Chapter Two: Scafaria Scores with Sarandon in Earnest Character Portrait
Writer-director Lorene Scafaria manages her most accomplished work to date with sophomore feature, The Meddler, a droll ode to her extroverted, warmhearted mother. Drawing from real-life experiences, this is a far cry from the contrived pre-apocalyptic romance Seeking a Friend for the End of the World (2012), or her screenplay for Peter Sollet’s unappealing Nick and Norah’s Infinite Playlist (2008), which focused on two trendy and pretentious hipsters in NYC. Instead, this serves as a meta-homage to the resiliency of motherhood, warmly favoring the perspective of a woman attempting to move on after the death of a beloved spouse and struggling to find a way to remain valuable to her daughter and those around her. What sounds like a familiar bit of cornball melodrama skewed obliviously into a privileged continuum evolves into something quite special thanks to a phenomenal performance from Susan Sarandon, an actor who has excelled for decades at playing all kinds of mothers (even as early as the late 1970s, when she was advised against doing so in Louis Malle’s Pretty Baby, 1978).
After her husband passes away and leaves her with a sturdy and enduring inheritance, widowed Marnie Minervini (Sarandon) leaves New York to live near her daughter Lori (Rose Byrne), a successful but perpetually unhappy screenwriter in Los Angeles. Eternally optimistic, Marnie finds herself without much to occupy her time, though she makes fast friends wherever she goes, such as with Genius Bar employee Freddy (Jerrod Carmichael), who works at the Apple store in The Grove, her favorite place to frequent. But she’s driving Lori crazy, calling her multiple times a day, showing up unannounced, and attending events hosted by Lori’s friends without her, such as Emily’s (Lucy Punch) baby shower. When Lori flies to New York to film a pilot and is unavailable, Marnie is forced to look elsewhere for attention, beginning with Jillian (Cecily Strong), offering to pay for the wedding the woman was never able to have with her partner.
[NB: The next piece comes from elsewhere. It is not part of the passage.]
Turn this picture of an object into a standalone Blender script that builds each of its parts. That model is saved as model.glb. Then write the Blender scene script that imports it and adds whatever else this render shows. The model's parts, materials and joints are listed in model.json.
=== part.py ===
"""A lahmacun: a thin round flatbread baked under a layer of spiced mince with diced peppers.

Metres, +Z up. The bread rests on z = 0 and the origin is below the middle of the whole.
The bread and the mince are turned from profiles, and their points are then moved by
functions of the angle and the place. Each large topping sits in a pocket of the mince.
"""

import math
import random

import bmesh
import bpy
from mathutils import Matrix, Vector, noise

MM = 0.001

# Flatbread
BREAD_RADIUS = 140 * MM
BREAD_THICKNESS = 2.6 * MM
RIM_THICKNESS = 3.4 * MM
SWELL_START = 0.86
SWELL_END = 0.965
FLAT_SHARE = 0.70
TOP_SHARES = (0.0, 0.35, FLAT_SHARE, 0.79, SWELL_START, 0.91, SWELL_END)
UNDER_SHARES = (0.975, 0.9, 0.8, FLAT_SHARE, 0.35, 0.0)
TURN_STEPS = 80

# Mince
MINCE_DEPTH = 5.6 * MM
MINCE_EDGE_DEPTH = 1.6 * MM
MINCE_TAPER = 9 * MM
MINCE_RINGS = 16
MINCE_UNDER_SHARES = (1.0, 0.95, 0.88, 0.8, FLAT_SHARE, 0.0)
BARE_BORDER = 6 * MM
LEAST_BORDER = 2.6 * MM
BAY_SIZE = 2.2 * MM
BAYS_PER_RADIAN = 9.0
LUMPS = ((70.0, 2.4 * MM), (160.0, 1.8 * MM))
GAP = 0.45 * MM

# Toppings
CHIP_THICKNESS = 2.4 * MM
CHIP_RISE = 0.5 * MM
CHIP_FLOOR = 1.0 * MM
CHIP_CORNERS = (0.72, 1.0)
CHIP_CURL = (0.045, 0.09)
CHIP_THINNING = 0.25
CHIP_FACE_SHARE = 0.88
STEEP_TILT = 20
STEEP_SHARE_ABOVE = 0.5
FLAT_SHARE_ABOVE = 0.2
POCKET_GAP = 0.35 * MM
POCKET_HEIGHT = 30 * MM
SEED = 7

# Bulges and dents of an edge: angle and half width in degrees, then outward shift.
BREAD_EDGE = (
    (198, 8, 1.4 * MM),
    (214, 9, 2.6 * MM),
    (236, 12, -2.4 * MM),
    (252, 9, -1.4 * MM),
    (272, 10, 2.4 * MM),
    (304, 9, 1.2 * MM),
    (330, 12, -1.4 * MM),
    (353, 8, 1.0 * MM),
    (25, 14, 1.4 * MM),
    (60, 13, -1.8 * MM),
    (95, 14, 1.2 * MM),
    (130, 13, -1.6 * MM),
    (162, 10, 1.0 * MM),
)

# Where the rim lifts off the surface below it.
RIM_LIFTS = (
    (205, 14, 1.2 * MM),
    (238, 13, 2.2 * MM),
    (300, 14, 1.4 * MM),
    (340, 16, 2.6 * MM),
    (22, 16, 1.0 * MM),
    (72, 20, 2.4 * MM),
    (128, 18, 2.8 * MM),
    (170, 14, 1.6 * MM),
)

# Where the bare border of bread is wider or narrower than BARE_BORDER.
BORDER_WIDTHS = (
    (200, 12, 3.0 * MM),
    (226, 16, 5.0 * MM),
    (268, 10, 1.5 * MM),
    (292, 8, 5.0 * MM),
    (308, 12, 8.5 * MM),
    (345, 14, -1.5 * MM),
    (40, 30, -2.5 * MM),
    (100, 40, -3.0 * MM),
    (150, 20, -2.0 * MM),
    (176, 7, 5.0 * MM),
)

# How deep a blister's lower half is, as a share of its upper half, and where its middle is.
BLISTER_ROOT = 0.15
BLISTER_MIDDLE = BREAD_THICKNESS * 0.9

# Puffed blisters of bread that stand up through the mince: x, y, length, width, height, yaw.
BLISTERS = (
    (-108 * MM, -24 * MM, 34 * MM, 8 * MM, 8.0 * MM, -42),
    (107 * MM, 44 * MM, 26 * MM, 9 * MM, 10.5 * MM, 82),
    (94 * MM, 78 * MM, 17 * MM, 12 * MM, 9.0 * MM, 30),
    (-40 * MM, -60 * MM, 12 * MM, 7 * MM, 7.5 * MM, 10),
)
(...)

At the same time, she finds herself courted by two different men (Michael McKean and J.K. Simmons), forcing her to examine some personal issues she has yet to work through.
The Meddler is helped and hindered by its sheer simplicity, and while it’s easy to deride the film as merely a well-proportioned sitcom (with parallels towards the autobiographical television show Rose Byrne is clearly crafting within the film), one can’t overlook the generous character arc afforded Sarandon as Marnie Minervini. Sporting a notable New York accent (without ever seeming mawkish), she’s an aggressive blast of fresh air to the perpetual ambivalence of the trendy Los Angeles haunts. Favoring the tourist attraction The Grove (tearing up over the repetitive use of Frank Sinatra’s “My Way,” her husband’s favorite tune, which blasts over the flashy fountain display), we become easily endeared to her thanks to her continual narration, which is formulated into a convenient device as her many voicemails to her distracted, depressed daughter. Some of the subplots involving various supporting characters could have easily slipped into schmaltz, but Scafaria keeps a fine balance by underlining Marnie’s questionable but helpful assistance towards those in need.
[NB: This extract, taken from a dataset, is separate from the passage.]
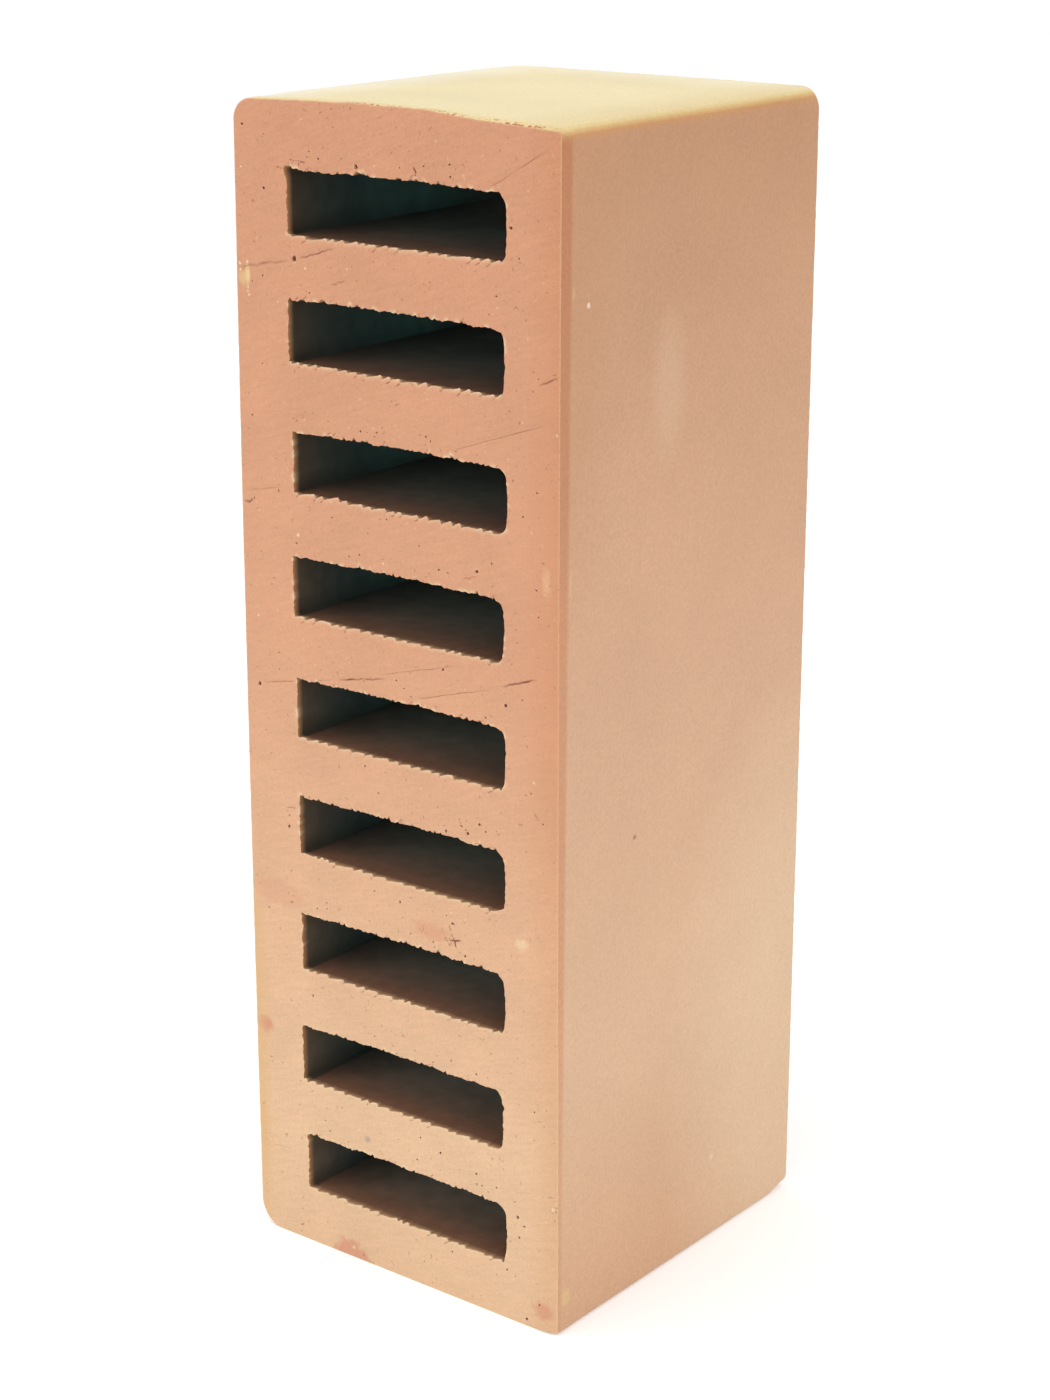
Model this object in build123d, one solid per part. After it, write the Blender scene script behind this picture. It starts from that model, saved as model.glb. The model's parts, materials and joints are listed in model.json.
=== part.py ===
from build123d import *
import os

# A perforated clay brick, stood up on one header end, in millimetres.
# X runs across the bed face, from the hidden stretcher to the one in view.
# Y runs through the brick from bed to bed, the way the wire-cut slots run.
# Z is the brick's length, with the origin in the middle of the lower header.

# The block as it was fired
LENGTH = 250.0
WIDTH = 83.6
HEIGHT = 87.6

# The clay column leaves the die with its four long edges rounded, each a little differently
FACE_UPPER_RADIUS = 4.0
FACE_LOWER_RADIUS = 1.4
REAR_UPPER_RADIUS = 5.5
REAR_LOWER_RADIUS = 5.5

# The upper header bulges at the front bed, and is straight at the back bed
HEADER_CROWN = 1.2

# The row of slots, all the way through from bed to bed
SLOT_COUNT = 9
SLOT_LENGTH = 55.5
SLOT_OPENING = 13.2
FACE_WALL = 13.6
HEADER_WALL = 13.0

# The core that forms a slot is nearly square at its rear end and rounder at its face end
SLOT_FACE_RADIUS = 2.2
SLOT_REAR_RADIUS = 0.8

HALF_WIDTH = WIDTH / 2
FRONT_BED = -HEIGHT / 2
BACK_BED = HEIGHT / 2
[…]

Her actions are born from a complex web of guilt, a need to please, loneliness, and a search for meaning. And so when Cecily Strong professes her love for Marnie at the wedding she generously paid for, there’s a twinge of falsity, one of several sharp edges undermining the film’s potential to play it safe at all times. True, there’s a sense of easily won resolution, and the predictable push into the beginnings of a new romance for Marnie (arguably using a gush of Juice Newton better than Deadpool) buttons up the final act a bit neatly—and to compare this to Mia Hansen-Love’s recent portrait of a mother suddenly alone, Things to Come starring Isabelle Huppert, more or less highlights how insecure American cinema is with dealing with resilient, intelligent women, particularly of a certain age. But The Meddler flies high on the livelihood of Susan Sarandon, who delivers a lived-in performance which embraces the sometimes obnoxious but ultimately admirable nature of a loving mom.